Let \(k\) be an algebraically closed field of characteristic zero. Let \(\Phi :X\to Y\) be a dominant morphism of non-singular algebraic varieties over \(k\). Roughly speaking \(\Phi\) is called toroidal if and only if for each closed point \(x\in X\) the formal neighborhood of \(X\) at \(x\) and the formal neighborhood of \(Y\) at \(\Phi(x)\) are isomorphic to formal neighborhoods of toric varieties and the morphism induced by \(\Phi\) between these toric varieties is a toric morphism (i.e. this morphism is given by monomials in toric coordinates).
In this paper the author gives a new proof of the following result (proved previously in [S. D. Cutkosky, Monomialization of morphisms from 3-folds to surfaces. Berlin: Springer (2002; Zbl 1057.14009)]):
Let \(\Phi : X\to Y\) be a dominant morphism from a threefold to a surface. Then there exist \(\pi : X_1\to X\) and \(\rho : Y_1\to Y\), compositions of blow-ups with non-singular centers, and a toroidal morphism \(f :X_1\to Y_1\) such that \(\Phi\circ\pi=\rho\circ f\).
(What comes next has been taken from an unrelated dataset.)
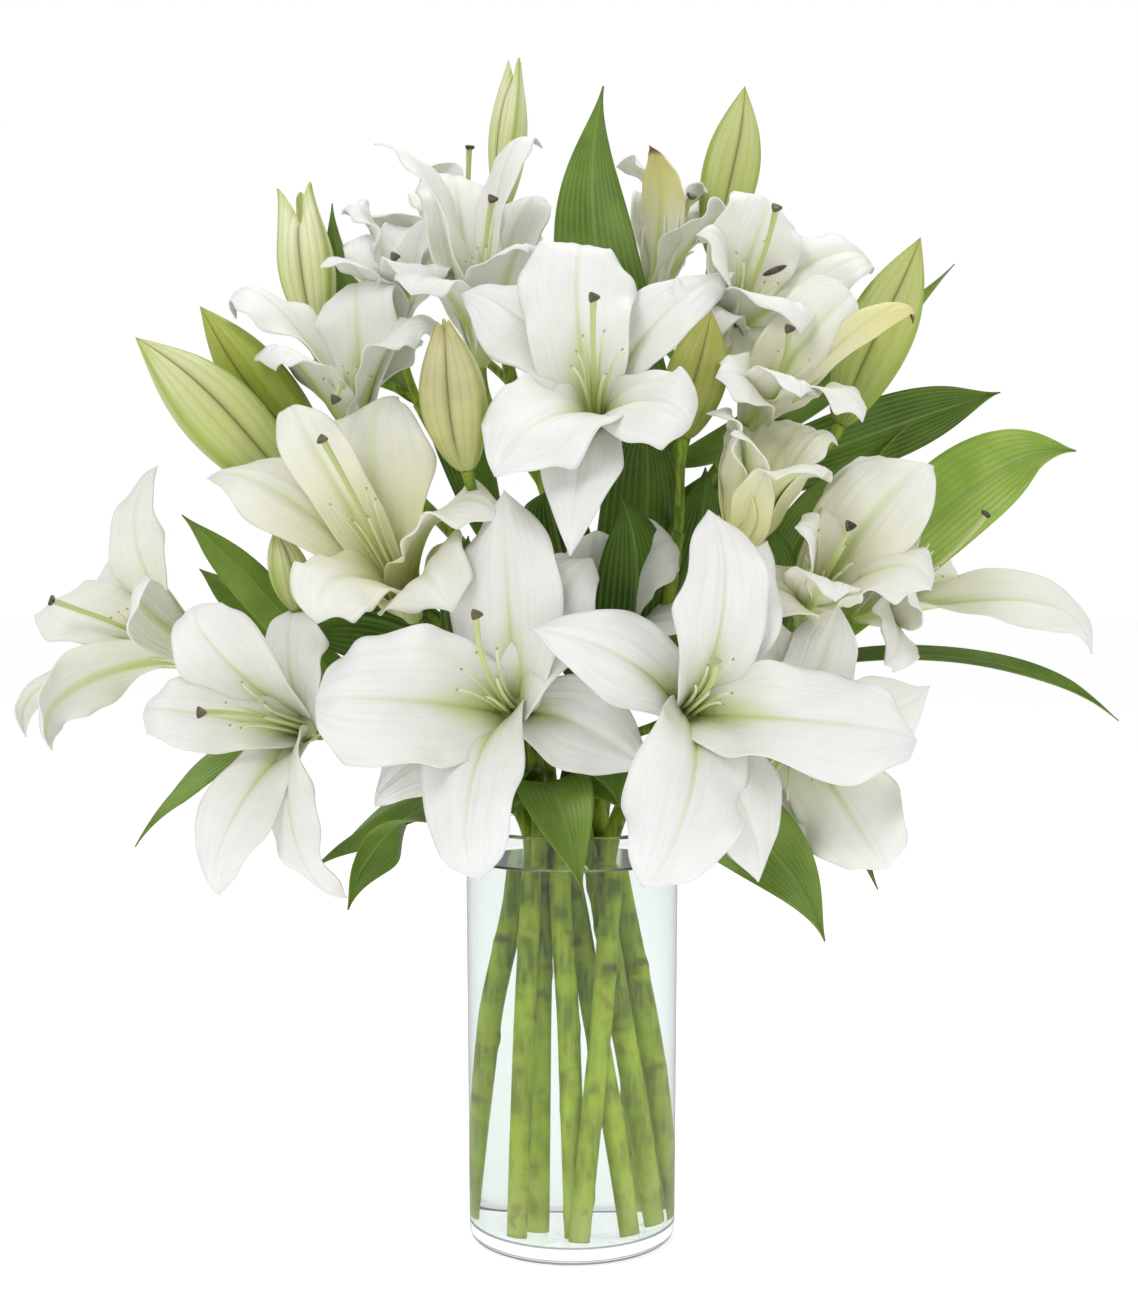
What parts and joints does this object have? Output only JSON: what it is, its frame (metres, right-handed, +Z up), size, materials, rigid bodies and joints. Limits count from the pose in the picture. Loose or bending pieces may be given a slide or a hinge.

The proof of Cutkosky given in [loc. cit.] consists of two steps: the first one consists to replace \(\Phi\) by a “strongly prepared” morphism, the second one consists to prove that strongly prepared morphism can be toroidalized. The aim of the paper under review is to give a shorter proof of this first step (it takes 170 pages in [loc. cit.]) with the hope that this one may be generalized to higher dimension (the second step is generalized to higher dimension in [S. D. Cutkosky and O. Kashcheyeva, J. Algebra 275, No. 1, 275–320 (2004; Zbl 1057.14008)]).

MSC:

14E99 Birational geometry
14E15 Global theory and resolution of singularities (algebro-geometric aspects)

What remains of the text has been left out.